= YOUR GOAL =
A precise retyping is required of every line from the one containing "Give this object's" down to the one containing "What parts and", both included, and of no other line.

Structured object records

::::::

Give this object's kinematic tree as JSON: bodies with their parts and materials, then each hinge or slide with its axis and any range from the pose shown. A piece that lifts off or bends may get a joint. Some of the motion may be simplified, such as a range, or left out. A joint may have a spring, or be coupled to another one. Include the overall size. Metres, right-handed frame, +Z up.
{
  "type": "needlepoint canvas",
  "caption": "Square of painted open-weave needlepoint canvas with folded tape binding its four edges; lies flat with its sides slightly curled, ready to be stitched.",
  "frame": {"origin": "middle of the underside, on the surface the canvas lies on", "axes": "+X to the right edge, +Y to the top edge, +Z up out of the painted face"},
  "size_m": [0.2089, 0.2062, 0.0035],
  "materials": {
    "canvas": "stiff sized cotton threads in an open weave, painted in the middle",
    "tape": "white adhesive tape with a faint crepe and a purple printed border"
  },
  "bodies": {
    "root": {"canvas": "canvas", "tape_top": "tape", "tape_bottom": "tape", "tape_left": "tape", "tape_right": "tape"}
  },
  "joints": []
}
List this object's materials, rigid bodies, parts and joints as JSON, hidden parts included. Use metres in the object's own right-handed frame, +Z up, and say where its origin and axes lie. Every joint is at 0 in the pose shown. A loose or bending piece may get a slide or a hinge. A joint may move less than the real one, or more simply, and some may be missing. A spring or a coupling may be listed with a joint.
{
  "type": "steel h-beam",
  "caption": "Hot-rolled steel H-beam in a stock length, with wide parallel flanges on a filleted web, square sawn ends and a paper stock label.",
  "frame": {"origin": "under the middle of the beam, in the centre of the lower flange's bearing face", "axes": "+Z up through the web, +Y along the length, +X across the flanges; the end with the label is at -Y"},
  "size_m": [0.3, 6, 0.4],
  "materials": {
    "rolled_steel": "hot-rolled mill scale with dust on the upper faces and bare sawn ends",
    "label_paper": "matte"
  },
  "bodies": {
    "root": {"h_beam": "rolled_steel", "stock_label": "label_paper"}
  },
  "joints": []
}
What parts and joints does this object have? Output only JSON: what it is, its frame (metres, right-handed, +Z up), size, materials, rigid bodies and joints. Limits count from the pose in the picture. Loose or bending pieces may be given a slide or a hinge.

::::::

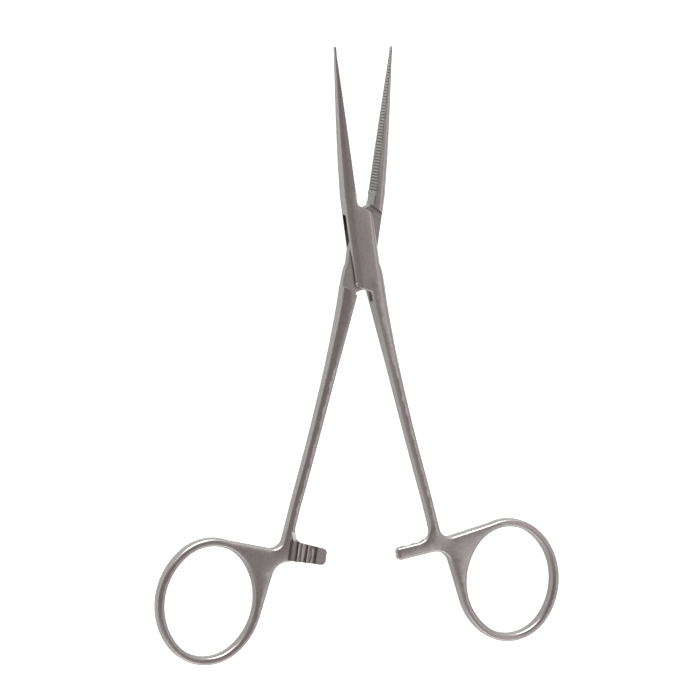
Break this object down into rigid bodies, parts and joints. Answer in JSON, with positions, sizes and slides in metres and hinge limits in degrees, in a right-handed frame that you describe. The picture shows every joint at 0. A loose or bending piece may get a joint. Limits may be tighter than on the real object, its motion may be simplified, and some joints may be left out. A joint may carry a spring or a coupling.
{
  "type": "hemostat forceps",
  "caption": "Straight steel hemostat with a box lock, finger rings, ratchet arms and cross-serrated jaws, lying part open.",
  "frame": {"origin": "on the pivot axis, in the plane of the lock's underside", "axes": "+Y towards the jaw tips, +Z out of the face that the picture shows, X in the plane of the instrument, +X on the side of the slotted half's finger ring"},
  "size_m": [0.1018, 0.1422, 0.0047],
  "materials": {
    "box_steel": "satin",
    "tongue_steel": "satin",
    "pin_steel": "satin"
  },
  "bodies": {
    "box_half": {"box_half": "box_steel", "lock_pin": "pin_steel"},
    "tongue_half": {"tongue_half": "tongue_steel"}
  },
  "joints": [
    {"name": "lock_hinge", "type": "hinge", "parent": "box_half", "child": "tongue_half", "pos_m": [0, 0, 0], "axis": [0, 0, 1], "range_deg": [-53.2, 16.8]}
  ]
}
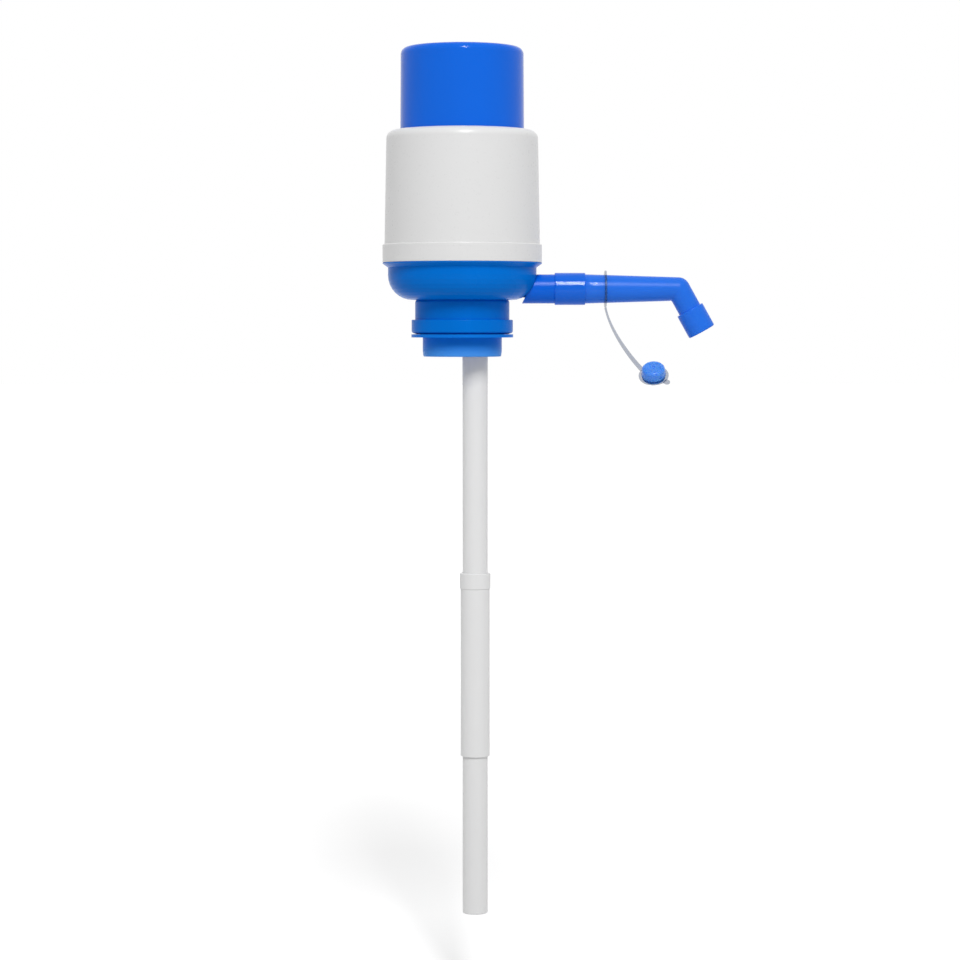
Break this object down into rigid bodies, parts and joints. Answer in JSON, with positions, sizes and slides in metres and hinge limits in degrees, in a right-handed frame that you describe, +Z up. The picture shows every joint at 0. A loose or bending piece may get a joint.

::::::

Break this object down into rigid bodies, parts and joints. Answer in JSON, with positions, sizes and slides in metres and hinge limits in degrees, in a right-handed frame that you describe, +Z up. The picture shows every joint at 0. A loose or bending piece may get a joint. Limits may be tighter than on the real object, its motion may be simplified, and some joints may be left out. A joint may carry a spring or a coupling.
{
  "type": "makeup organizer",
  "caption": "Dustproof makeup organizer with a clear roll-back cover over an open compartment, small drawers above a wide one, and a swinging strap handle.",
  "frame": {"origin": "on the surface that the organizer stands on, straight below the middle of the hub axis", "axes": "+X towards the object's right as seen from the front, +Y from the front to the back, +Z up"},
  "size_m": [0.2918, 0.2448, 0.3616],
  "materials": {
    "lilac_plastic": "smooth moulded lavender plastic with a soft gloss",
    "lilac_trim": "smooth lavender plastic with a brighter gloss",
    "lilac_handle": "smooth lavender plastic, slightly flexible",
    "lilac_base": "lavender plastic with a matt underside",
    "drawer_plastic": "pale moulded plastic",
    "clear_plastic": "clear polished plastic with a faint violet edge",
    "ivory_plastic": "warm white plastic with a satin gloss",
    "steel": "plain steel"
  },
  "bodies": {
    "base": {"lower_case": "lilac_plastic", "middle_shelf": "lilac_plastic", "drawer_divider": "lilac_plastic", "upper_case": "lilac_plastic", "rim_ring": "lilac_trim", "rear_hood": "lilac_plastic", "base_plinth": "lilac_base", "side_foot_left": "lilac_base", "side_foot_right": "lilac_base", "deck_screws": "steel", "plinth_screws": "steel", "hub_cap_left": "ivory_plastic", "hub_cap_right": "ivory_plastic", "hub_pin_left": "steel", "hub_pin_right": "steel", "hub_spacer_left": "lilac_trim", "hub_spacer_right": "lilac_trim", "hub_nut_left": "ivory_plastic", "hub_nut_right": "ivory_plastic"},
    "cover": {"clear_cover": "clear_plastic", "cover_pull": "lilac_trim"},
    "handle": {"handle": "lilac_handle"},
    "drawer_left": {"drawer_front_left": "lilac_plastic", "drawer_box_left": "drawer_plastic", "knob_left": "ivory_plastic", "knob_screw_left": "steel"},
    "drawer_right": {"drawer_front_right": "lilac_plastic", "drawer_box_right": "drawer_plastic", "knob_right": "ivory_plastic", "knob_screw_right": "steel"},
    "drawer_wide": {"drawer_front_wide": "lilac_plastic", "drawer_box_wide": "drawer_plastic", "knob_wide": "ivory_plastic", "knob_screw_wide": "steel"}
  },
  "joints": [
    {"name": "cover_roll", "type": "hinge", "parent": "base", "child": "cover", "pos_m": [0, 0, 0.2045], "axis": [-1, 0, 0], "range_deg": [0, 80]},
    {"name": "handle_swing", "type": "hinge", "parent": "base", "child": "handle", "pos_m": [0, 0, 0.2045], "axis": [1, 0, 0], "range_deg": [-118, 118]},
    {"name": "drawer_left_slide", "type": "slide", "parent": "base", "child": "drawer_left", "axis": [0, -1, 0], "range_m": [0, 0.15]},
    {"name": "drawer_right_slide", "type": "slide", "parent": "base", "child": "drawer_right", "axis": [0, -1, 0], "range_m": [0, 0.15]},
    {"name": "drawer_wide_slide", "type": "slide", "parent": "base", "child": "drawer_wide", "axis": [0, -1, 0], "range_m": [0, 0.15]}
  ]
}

::::::

= THE REPLY =
Give this object's kinematic tree as JSON: bodies with their parts and materials, then each hinge or slide with its axis and any range from the pose shown. A piece that lifts off or bends may get a joint. Some of the motion may be simplified, such as a range, or left out. A joint may have a spring, or be coupled to another one. Include the overall size. Metres, right-handed frame, +Z up.
{
  "type": "needlepoint canvas",
  "caption": "Square of painted open-weave needlepoint canvas with folded tape binding its four edges; lies flat with its sides slightly curled, ready to be stitched.",
  "frame": {"origin": "middle of the underside, on the surface the canvas lies on", "axes": "+X to the right edge, +Y to the top edge, +Z up out of the painted face"},
  "size_m": [0.2089, 0.2062, 0.0035],
  "materials": {
    "canvas": "stiff sized cotton threads in an open weave, painted in the middle",
    "tape": "white adhesive tape with a faint crepe and a purple printed border"
  },
  "bodies": {
    "root": {"canvas": "canvas", "tape_top": "tape", "tape_bottom": "tape", "tape_left": "tape", "tape_right": "tape"}
  },
  "joints": []
}
List this object's materials, rigid bodies, parts and joints as JSON, hidden parts included. Use metres in the object's own right-handed frame, +Z up, and say where its origin and axes lie. Every joint is at 0 in the pose shown. A loose or bending piece may get a slide or a hinge. A joint may move less than the real one, or more simply, and some may be missing. A spring or a coupling may be listed with a joint.
{
  "type": "steel h-beam",
  "caption": "Hot-rolled steel H-beam in a stock length, with wide parallel flanges on a filleted web, square sawn ends and a paper stock label.",
  "frame": {"origin": "under the middle of the beam, in the centre of the lower flange's bearing face", "axes": "+Z up through the web, +Y along the length, +X across the flanges; the end with the label is at -Y"},
  "size_m": [0.3, 6, 0.4],
  "materials": {
    "rolled_steel": "hot-rolled mill scale with dust on the upper faces and bare sawn ends",
    "label_paper": "matte"
  },
  "bodies": {
    "root": {"h_beam": "rolled_steel", "stock_label": "label_paper"}
  },
  "joints": []
}
What parts and joints does this object have? Output only JSON: what it is, its frame (metres, right-handed, +Z up), size, materials, rigid bodies and joints. Limits count from the pose in the picture. Loose or bending pieces may be given a slide or a hinge.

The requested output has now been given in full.